Les échantillons de faisceau ont été extraits de l’un des principaux composants accélérateurs du linac, appelé « ligne de transport de faisceau d’énergie moyenne », ou MEBT. La réplique MEBT, d’environ 4 mètres de long, comprend un rogneur de faisceau pour réduire le halo de faisceau précoce et offre plus d’espace que les MEBT typiques pour d’autres outils de diagnostic.
« Mais, au lieu de couper l’espace de phase 6D, cette fois nous n’avons découpé que les échantillons dans l’espace de phase bidimensionnel. Fondamentalement, si vous pouvez mesurer en six dimensions avec une résolution raisonnable, vous pouvez alors mesurer dans des dimensions inférieures avec une résolution beaucoup plus élevée ».
Une analyse en six dimensions pour plus de précision
En utilisant les mesures 6D comme approche de base, la mesure en 2D a débloqué un niveau de résolution radicalement amélioré de une partie par million. Obtenir une résolution d’une partie par million est important pour les accélérateurs modernes pour deux raisons : c’est la densité maximale admissible à laquelle le halo de faisceau est gérable, et c’est le niveau de résolution, ou plage dynamique, nécessaire pour valider et construire des simulations de modélisation informatique plus précises de l’effet de halo de faisceau.
« Dans le passé, la modélisation de faisceaux à ce niveau était une tâche impossible car les ordinateurs n’étaient pas capables de calculer des milliards de particules; et maintenant ils le peuvent, mais cela ne peut pas être fait avec précision sans ces distributions initiales de faisceaux. Il n’existe aucun modèle à notre connaissance qui prédit les modèles de perte de faisceau mesurés dans l’accélérateur réel. Tester nos modèles avec ce niveau de précision sans précédent est nécessaire pour construire des simulations plus robustes qui nous aideront à atténuer ces pertes », explique Kiersten Ruisard, physicienne à l’ORNL.

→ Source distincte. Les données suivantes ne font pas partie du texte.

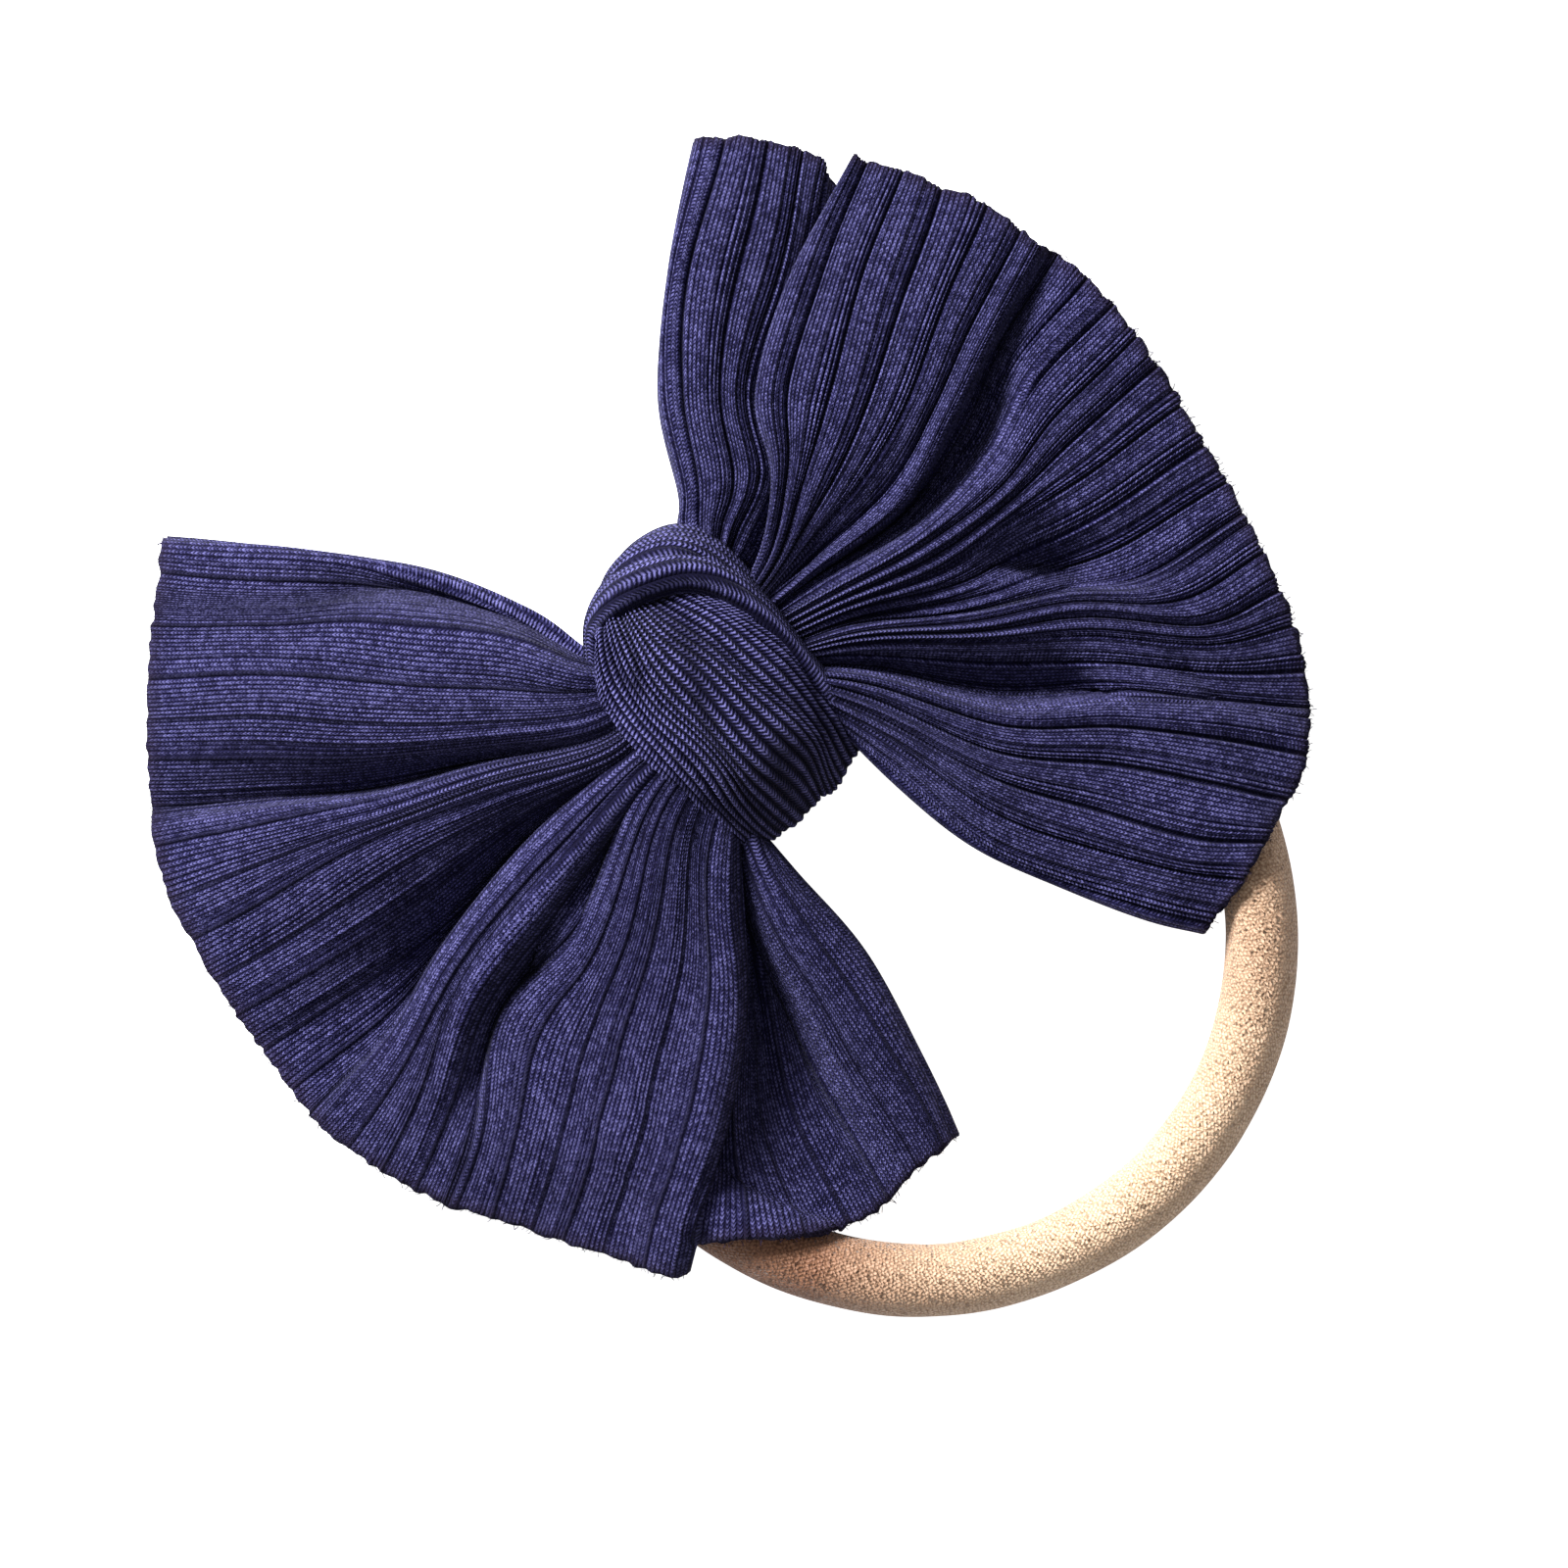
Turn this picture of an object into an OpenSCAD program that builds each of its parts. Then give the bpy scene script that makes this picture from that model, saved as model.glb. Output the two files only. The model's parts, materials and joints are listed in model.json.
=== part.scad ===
// Hair bow: a rib-knit strip knotted round a soft nylon head band.
// The bow lies on its back. +Z points out of its front, +X runs along the bow
// and the band's loop hangs towards -Y. The origin is under the knot, on the
// plane that the bow rests on.

/* [Band] */
// Thickness of the rolled nylon band
band_d = 8.3; // [6:0.1:8.4]
// Thickness of the band where the knot squeezes it
waist_d = 7.8; // [5.6:0.1:8.1]
// Height of the band's middle line where it goes through the knot
band_z = 6; // [6:0.1:6.2]
// Radius of the band's loop, along its middle line
loop_r = 39; // [37:0.5:41]
// Distance from the knot to the middle of the loop
loop_drop = 36; // [34.5:0.5:37]
// Sideways offset of the loop from the knot
loop_x = 2; // [0:0.5:3]

/* [Knot] */
// Length of the knot, across the bow
knot_len = 35; // [33:1:36]
// Width of the knot, along the bow
knot_w = 21; // [20:0.5:21]
// Height of the knot's front above the resting plane
knot_top = 22; // [21.5:0.5:23]
// Thickness of the cloth turned round the band
turn_wall = 1.9; // [1.2:0.1:1.9]
// Thickness of the fold over the knot's upper end
hood_wall = 1.6; // [1.2:0.1:2]
// Angle that the fold covers
hood_angle = 215; // [150:5:230]

/* [Necks] */
// Width of the gathered cloth where it leaves the knot
neck_w = 13; // [10:1:14]
// Height of the gathered cloth where it leaves the knot
neck_h = 5; // [4.6:0.1:5]
// Distance from the knot's middle to the left tail's fold line
left_fold_x = 15; // [15:0.5:18]
// Lean of the left tail's fold line, seen from the front
left_fold_lean = 15; // [10:1:16]
// Distance from the knot's middle to the right tail's fold line
right_fold_x = 13.6; // [13.6:0.2:17]

/* [Tails] */
// Radius of the left tail's cut edge
left_r = 69; // [66:1:70]
// Radius of the right tail's cut edge
right_r = 63; // [61:1:65]
// Depth of the gathers across each tail
gather_depth = 1.6; // [0.5:0.1:2]
// Thinnest stretch of a tail's gathered cloth
cloth_min = 2.2; // [1.5:0.1:3]

/* [Hidden] */

navy = [0.22, 0.21, 0.42];
navy_dark = [0.17, 0.16, 0.34];
navy_light = [0.28, 0.27, 0.50];
nylon = [0.88, 0.76, 0.63];

run_gap = 0.1;       // clearance of the band in the knot
soft_gap = 0.35;     // clearance of soft pieces that move past each other
layer_gap = 0.12;    // gap between layers inside the knot
big = 200;

band_r = band_d / 2;
waist_r = waist_d / 2;
waist_angle = acos(loop_drop / loop_r);   // half the loop's angle that the straight waist spans
waist_half = loop_r * sin(waist_angle);
band_tilt = asin((band_z - band_r) / (loop_drop + loop_r));

turn_r = waist_r + run_gap + turn_wall;
turn_len = 18;
knot_r = knot_w / 2;
knot_x = -0.5;       // the knot sits a little left of the middle
knot_y = 0.5;
knot_z = knot_top - knot_r;
knot_round = 2.6;    // roundness of the knot's outline
neck_z = band_z + turn_r + layer_gap + neck_h / 2;
nose_r = neck_h / 2;
fold_z = neck_z;
tilt_rise = tan(band_tilt);

function mix(a, b, t) = a + (b - a) * t;
function ease(t) = let (s = min(max(t, 0), 1)) s * s * (3 - 2 * s);
function bend(a, b, c, t) = (1 - t) * (1 - t) * a + 2 * t * (1 - t) * b + t * t * c;
function on_arc(centre, r, angle) = centre + r * [cos(angle), sin(angle)];

// Distance in plan from a point to the band's middle line
function band_away(p) =
    abs(p.x - loop_x) < waist_half && p.y > -loop_drop / 2 ? abs(p.y)
    : abs(norm([p.x - loop_x, p.y + loop_drop]) - loop_r);

// Lowest height that soft cloth may reach at a point, so that it lies over the band
function cloth_floor(p, base) =
    let (over = band_z + p.y * tilt_rise + band_r + soft_gap + 0.4,
         near = 1 - ease((band_away(p) - 6.8) / 5))
    max(base, mix(base, over, near));

// ---- band ----

// The loop is one round arc, closed by a straight waist that the knot squeezes
module band() {
    waist_end = 1.2;
    color(nylon)
        translate([0, 0, band_z]) rotate([band_tilt, 0, 0]) translate([loop_x, 0, 0]) {
            rotate([0, 90, 0])
                cylinder(r = waist_r, h = 2 * (waist_half + waist_end), center = true, $fn = 48);
            translate([0, -loop_drop, 0]) rotate([0, 0, 90 + waist_angle])
                rotate_extrude(angle = 360 - 2 * waist_angle, $fn = 120)
                    translate([loop_r, 0]) circle(band_r, $fn = 48);
        }
}

// ---- knot ----

// Half width of the knot at a distance t from its middle, from 0 to 1
function knot_half(r, t) = r * pow(1 - pow(t, knot_round), 1 / knot_round);

// Half of the knot's outline, from one end to the other
function knot_outline(r, half) = [
    for (angle = [-90 : 7.5 : 90])
        let (t = sin(angle)) [max(knot_half(r, abs(t)), 0), half * t]
];

module knot_barrel(r, half) {
    translate([knot_x, knot_y, knot_z])
        rotate([-90, 0, 0]) rotate_extrude($fn = 72) polygon(knot_outline(r, half));
}

module along_x(length, r) {
    rotate([0, 90, 0]) cylinder(r = r, h = length, center = true, $fn = 64);
}

// Flat round-ended bundle that runs from x0 to x1
module bundle(x0, x1, grow = 0) {
    height = neck_h + 2 * grow;
    half = (neck_w + 2 * grow - height) / 2;
    translate([x0, 0, neck_z]) rotate([90, 0, 90]) linear_extrude(x1 - x0) {
        square([2 * half, height], center = true);
        for (side = [-1, 1]) translate([side * half, 0]) circle(height / 2, $fn = 40);
    }
}

module knot_turn() {
    color(navy_dark) translate([0, 0, band_z]) difference() {
        along_x(turn_len, turn_r);
        along_x(turn_len + 2, waist_r + run_gap);
    }
}

module knot_front() {
    color(navy) difference() {
        knot_barrel(knot_r - hood_wall / 2, knot_len / 2 - hood_wall);
        translate([0, 0, band_z]) along_x(big, turn_r + layer_gap);
        bundle(-big / 2, big / 2, layer_gap);
    }
}

module knot_hood() {
    outer_r = knot_r;
    outer_half = knot_len / 2;
    color(navy_light) translate([knot_x, knot_y, knot_z]) rotate([-90, 0, 0])
        rotate([0, 0, -90 - hood_angle / 2]) rotate_extrude(angle = hood_angle, $fn = 72)
            difference() {
                polygon(knot_outline(outer_r, outer_half));
                polygon(knot_outline(knot_r - hood_wall / 2 + layer_gap,
                                     knot_len / 2 - hood_wall + layer_gap));
                translate([-big / 2, -big]) square([big, big + knot_len * 0.24]);
            }
}

// ---- fold lines, where the tails lift ----

module left_fold_line() {
    translate([-left_fold_x, 0, fold_z]) rotate([0, 0, left_fold_lean]) rotate([-90, 0, 0])
        children();
}

module right_fold_line() {
    translate([right_fold_x, 0, fold_z]) rotate([-90, 0, 0]) children();
}

module left_neck() {
    color(navy_dark) difference() {
        bundle(-left_fold_x + 1, -layer_gap);
        left_fold_line() cylinder(r = nose_r + soft_gap, h = big, center = true, $fn = 48);
    }
}

module right_neck() {
    color(navy_dark) difference() {
        bundle(layer_gap, right_fold_x - 1);
        right_fold_line() cylinder(r = nose_r + soft_gap, h = big, center = true, $fn = 48);
    }
}

// ---- tails ----

// A closed solid between an upper and a lower grid of points, rows by columns
module grid_solid(upper, lower) {
    rows = len(upper);
    cols = len(upper[0]);
    count = rows * cols;
    function at(i, j) = i * cols + j;
    function pair(a, b, c, d) = [[a, b, c], [a, c, d]];
    points = [for (row = upper) each row, for (row = lower) each row];
    faces = [
        for (i = [0 : rows - 2], j = [0 : cols - 2])
            each pair(at(i, j), at(i + 1, j), at(i + 1, j + 1), at(i, j + 1)),
        for (i = [0 : rows - 2], j = [0 : cols - 2])
            each pair(count + at(i, j), count + at(i, j + 1),
                      count + at(i + 1, j + 1), count + at(i + 1, j)),
        for (i = [0 : rows - 2], side = [0, 1])
            let (j = side * (cols - 1), a = at(i, j), b = at(i + 1, j))
            each side == 0 ? pair(a, count + a, count + b, b) : pair(b, count + b, count + a, a),
        for (j = [0 : cols - 2], side = [0, 1])
            let (i = side * (rows - 1), a = at(i, j), b = at(i, j + 1))
            each side == 0 ? pair(b, count + b, count + a, a) : pair(a, count + a, count + b, b)
    ];
    polyhedron(points, faces);
}

// A tail spreads from its fold line to a cut edge. u runs from its first side to its
// second, anticlockwise as seen from the front, and v runs out from the fold line.
function tail_plan(shape, u, v) =
    let (swell = [shape[5] * 4 * u * (1 - u), 0])
    bend(mix(shape[0][0], shape[0][1], u),
         mix(shape[1][0], shape[1][1], u) + swell,
         on_arc(shape[2], shape[3], mix(shape[4][0], shape[4][1], u)), v);

function tail_low(p, v) = cloth_floor(p, mix(fold_z - nose_r * 0.75, 0.8, ease(v * 2.2)));

function tail_high(p, u, v, gathers) =
    let (crown = mix(fold_z + nose_r * 0.75, 6.5, ease(v * 1.1 - 0.1)),
         wave = gather_depth * cos(360 * gathers * u) * ease(v * 2.5))
    max(crown + wave, tail_low(p, v) + cloth_min);

module tail_solid(shape, gathers, from_u = 0, to_u = 1, from_v = 0, rows = 34) {
    cols = 14;
    upper = [for (i = [0 : rows]) let (u = mix(from_u, to_u, i / rows))
        [for (j = [0 : cols]) let (v = mix(from_v, 1, j / cols), p = tail_plan(shape, u, v))
            [p.x, p.y, tail_high(p, u, v, gathers)]]];
    lower = [for (i = [0 : rows]) let (u = mix(from_u, to_u, i / rows))
        [for (j = [0 : cols]) let (v = mix(from_v, 1, j / cols), p = tail_plan(shape, u, v))
            [p.x, p.y, tail_low(p, v)]]];
    grid_solid(upper, lower);
}

// Ends of the inner line, guide points of the two sides, the cut edge's centre, radius
// and angles, and how far the middle's guide point stands out
left_shape = [
    [[-18.3, 10], [-14.2, -6]], [[-17, 41], [-12, -42]],
    [3, -1.5], left_r, [132.5, 227.5], -18
];
right_shape = [
    [[14.4, -8.2], [14.4, 8.2]], [[6, -28], [6, 44]],
    [-1, 0], right_r, [-61, 59], 22
];
right_split = 0.84;   // where the upper pleat leaves the rest of the right tail

module left_tail() {
    color(navy) {
        tail_solid(left_shape, 5);
        left_fold_line() translate([0, 0, -8.3]) cylinder(r = nose_r, h = 20.6, $fn = 48);
    }
}

module right_tail() {
    color(navy) {
        tail_solid(right_shape, 5, 0, right_split);
        right_fold_line() translate([0, 0, -9.7]) cylinder(r = nose_r, h = 19.4, $fn = 48);
    }
}

// The stretch of the left tail that turns under its lower edge and shows beside it
module left_pleat() {
    rows = 16;
    cols = 12;
    seam_gap = [0.3, -0.3];
    function plan(u, v) = mix(
        tail_plan(left_shape, 1, mix(0.24, 0.95, v)) + seam_gap,
        bend([-8, -19], [0.5, -33], [-8, -57], v), u) + [0, -16 * u * (1 - u) * v * v];
    function low(p) = cloth_floor(p, 0.6);
    function high(p, u, v) = max(mix(9, 5, v) + gather_depth * cos(540 * u) * v, low(p) + cloth_min);
    upper = [for (i = [0 : rows]) let (u = i / rows)
        [for (j = [0 : cols]) let (v = j / cols, p = plan(u, v)) [p.x, p.y, high(p, u, v)]]];
    lower = [for (i = [0 : rows]) let (u = i / rows)
        [for (j = [0 : cols]) let (v = j / cols, p = plan(u, v)) [p.x, p.y, low(p)]]];
    color(navy_dark) grid_solid(upper, lower);
}

// The upper stretch of the right tail, which lies behind the rest
module right_pleat() {
    color(navy_dark) tail_solid(right_shape, 5, right_split + 0.004, 1, 0.12, 10);
}

band();
knot_turn();
knot_front();
knot_hood();
left_neck();
right_neck();
left_tail();
left_pleat();
right_tail();
right_pleat();
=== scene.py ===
import json
import math

import bpy
import numpy as np
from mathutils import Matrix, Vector, noise


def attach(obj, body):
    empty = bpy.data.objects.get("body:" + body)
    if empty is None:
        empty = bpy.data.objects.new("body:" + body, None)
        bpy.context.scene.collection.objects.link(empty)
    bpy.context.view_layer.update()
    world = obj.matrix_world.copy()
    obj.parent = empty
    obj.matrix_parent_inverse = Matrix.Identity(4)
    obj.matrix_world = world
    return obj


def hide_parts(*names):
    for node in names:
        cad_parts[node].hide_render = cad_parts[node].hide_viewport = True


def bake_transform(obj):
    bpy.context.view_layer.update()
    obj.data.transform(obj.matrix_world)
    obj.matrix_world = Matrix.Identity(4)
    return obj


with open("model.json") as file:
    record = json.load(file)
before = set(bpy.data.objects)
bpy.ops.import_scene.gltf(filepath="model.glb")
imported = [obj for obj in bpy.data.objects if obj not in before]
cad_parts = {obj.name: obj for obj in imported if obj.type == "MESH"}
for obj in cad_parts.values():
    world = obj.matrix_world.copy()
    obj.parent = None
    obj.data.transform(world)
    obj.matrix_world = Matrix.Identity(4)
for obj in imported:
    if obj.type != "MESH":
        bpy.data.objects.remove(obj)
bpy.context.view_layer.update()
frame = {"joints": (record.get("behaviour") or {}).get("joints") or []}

mm = 0.001
scene = bpy.context.scene


cameraSettings = {
    "target": (-0.8, -12.9, 8.0),   # mm, what the lens points at
    "distance": 987.0,              # mm
    "roll": -34.4,                  # degrees about the line of sight
    "lens": 200.0,
    "sensor": 36.0,
}

lightSettings = {
    "keyFrom": (-0.19, 0.77, 0.54),   # direction from the bow to the key light
    "keyDistance": 0.9,            # m
    "keySize": 0.36,
    "keyPower": 26.5,
    "fillFrom": (-0.1, 0.1, 1.0),
    "fillDistance": 1.2,
    "fillPower": 1.3,
    "fillSize": 0.9,
    "world": 0.30,
    "floorSize": 4.0,
    "floorDrop": 0.0004,           # m below the bow
    "floorPaint": (0.86, 0.86, 0.86, 1),
    "floorGlow": 1.0,              # keeps the table pale under the bow
}


def makeCamera(opts):
    data = bpy.data.cameras.new("camera")
    data.lens = opts["lens"]
    data.sensor_width = opts["sensor"]
    data.clip_start = 0.02
    data.clip_end = 20.0
    cam = bpy.data.objects.new("camera", data)
    scene.collection.objects.link(cam)
    x, y, z = (v * mm for v in opts["target"])
    cam.location = (x, y, z + opts["distance"] * mm)
    cam.rotation_euler = (0, 0, math.radians(opts["roll"]))
    scene.camera = cam


def makeAreaLight(name, direction, distance, size, power):
    data = bpy.data.lights.new(name, "AREA")
    data.shape = "DISK"
    data.size = size
    data.energy = power
    lamp = bpy.data.objects.new(name, data)
    scene.collection.objects.link(lamp)
    toLamp = Vector(direction).normalized()
    lamp.location = toLamp * distance
    lamp.rotation_mode = "QUATERNION"
    lamp.rotation_quaternion = toLamp.to_track_quat("Z", "Y")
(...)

La mesure du faisceau à une énergie relativement faible de 2.5 mégaélectronvolts a fourni aux chercheurs des informations sur la façon de modéliser le faisceau à des énergies plus élevées. Aleksandrov a déclaré qu’ils travaillaient déjà sur la prochaine amélioration de la technique, qui impliquera l’utilisation de lasers pour mesurer le faisceau à une énergie nettement plus élevée de 1 gigaélectronvolt.